◆ **EXTRACTED DATA**:
* start *

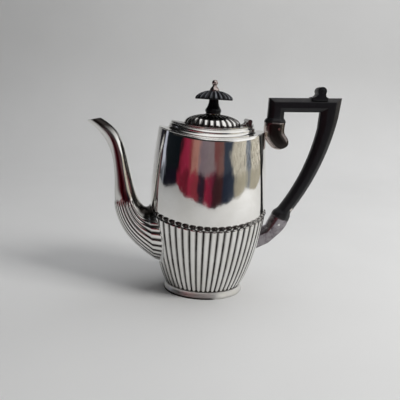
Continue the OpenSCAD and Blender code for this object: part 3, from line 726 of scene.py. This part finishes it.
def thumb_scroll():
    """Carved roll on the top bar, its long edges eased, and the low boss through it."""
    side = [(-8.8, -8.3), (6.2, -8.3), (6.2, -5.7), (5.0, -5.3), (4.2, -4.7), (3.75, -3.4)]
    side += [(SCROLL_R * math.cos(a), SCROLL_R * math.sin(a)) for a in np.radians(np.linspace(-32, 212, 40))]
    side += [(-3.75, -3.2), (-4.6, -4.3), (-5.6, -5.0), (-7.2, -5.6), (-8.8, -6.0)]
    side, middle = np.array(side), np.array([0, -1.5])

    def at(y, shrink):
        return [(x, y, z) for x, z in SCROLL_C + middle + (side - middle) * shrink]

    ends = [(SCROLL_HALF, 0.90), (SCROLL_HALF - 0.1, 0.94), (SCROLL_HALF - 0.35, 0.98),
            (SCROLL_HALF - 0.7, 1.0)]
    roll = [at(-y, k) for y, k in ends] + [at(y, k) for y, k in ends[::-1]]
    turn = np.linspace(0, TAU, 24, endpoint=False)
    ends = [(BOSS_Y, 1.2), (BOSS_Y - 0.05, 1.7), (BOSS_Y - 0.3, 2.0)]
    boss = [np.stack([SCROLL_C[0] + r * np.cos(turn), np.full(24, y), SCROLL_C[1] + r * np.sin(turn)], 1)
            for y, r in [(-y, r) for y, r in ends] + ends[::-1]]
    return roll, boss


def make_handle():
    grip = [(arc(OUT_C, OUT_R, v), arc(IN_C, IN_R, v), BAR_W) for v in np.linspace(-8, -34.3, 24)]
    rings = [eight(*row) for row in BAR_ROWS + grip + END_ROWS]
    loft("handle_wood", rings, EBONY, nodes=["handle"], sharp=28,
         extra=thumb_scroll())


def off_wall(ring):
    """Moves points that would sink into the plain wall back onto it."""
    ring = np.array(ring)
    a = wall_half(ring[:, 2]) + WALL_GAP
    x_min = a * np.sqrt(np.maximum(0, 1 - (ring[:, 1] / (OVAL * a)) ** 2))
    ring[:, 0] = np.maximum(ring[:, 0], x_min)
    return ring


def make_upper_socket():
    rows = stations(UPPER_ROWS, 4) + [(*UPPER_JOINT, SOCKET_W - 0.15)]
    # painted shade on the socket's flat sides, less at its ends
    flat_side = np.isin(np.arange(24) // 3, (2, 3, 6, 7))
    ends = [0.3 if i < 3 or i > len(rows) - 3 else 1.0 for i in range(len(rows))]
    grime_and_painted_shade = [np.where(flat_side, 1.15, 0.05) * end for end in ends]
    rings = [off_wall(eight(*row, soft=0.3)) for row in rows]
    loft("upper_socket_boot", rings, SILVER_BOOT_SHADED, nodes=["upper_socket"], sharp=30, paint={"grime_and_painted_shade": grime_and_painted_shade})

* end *
* start *

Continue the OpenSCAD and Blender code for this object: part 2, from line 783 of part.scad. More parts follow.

* end *

◆ **DIRECTIONS**: Give the exact lines, and only those, from the line containing "part finishes it." through the line containing "extra=thumb_scroll())" in the entries above.

◆ **RESULT BELOW**:
Continue the OpenSCAD and Blender code for this object: part 3, from line 726 of scene.py. This part finishes it.
def thumb_scroll():
    """Carved roll on the top bar, its long edges eased, and the low boss through it."""
    side = [(-8.8, -8.3), (6.2, -8.3), (6.2, -5.7), (5.0, -5.3), (4.2, -4.7), (3.75, -3.4)]
    side += [(SCROLL_R * math.cos(a), SCROLL_R * math.sin(a)) for a in np.radians(np.linspace(-32, 212, 40))]
    side += [(-3.75, -3.2), (-4.6, -4.3), (-5.6, -5.0), (-7.2, -5.6), (-8.8, -6.0)]
    side, middle = np.array(side), np.array([0, -1.5])

    def at(y, shrink):
        return [(x, y, z) for x, z in SCROLL_C + middle + (side - middle) * shrink]

    ends = [(SCROLL_HALF, 0.90), (SCROLL_HALF - 0.1, 0.94), (SCROLL_HALF - 0.35, 0.98),
            (SCROLL_HALF - 0.7, 1.0)]
    roll = [at(-y, k) for y, k in ends] + [at(y, k) for y, k in ends[::-1]]
    turn = np.linspace(0, TAU, 24, endpoint=False)
    ends = [(BOSS_Y, 1.2), (BOSS_Y - 0.05, 1.7), (BOSS_Y - 0.3, 2.0)]
    boss = [np.stack([SCROLL_C[0] + r * np.cos(turn), np.full(24, y), SCROLL_C[1] + r * np.sin(turn)], 1)
            for y, r in [(-y, r) for y, r in ends] + ends[::-1]]
    return roll, boss


def make_handle():
    grip = [(arc(OUT_C, OUT_R, v), arc(IN_C, IN_R, v), BAR_W) for v in np.linspace(-8, -34.3, 24)]
    rings = [eight(*row) for row in BAR_ROWS + grip + END_ROWS]
    loft("handle_wood", rings, EBONY, nodes=["handle"], sharp=28,
         extra=thumb_scroll())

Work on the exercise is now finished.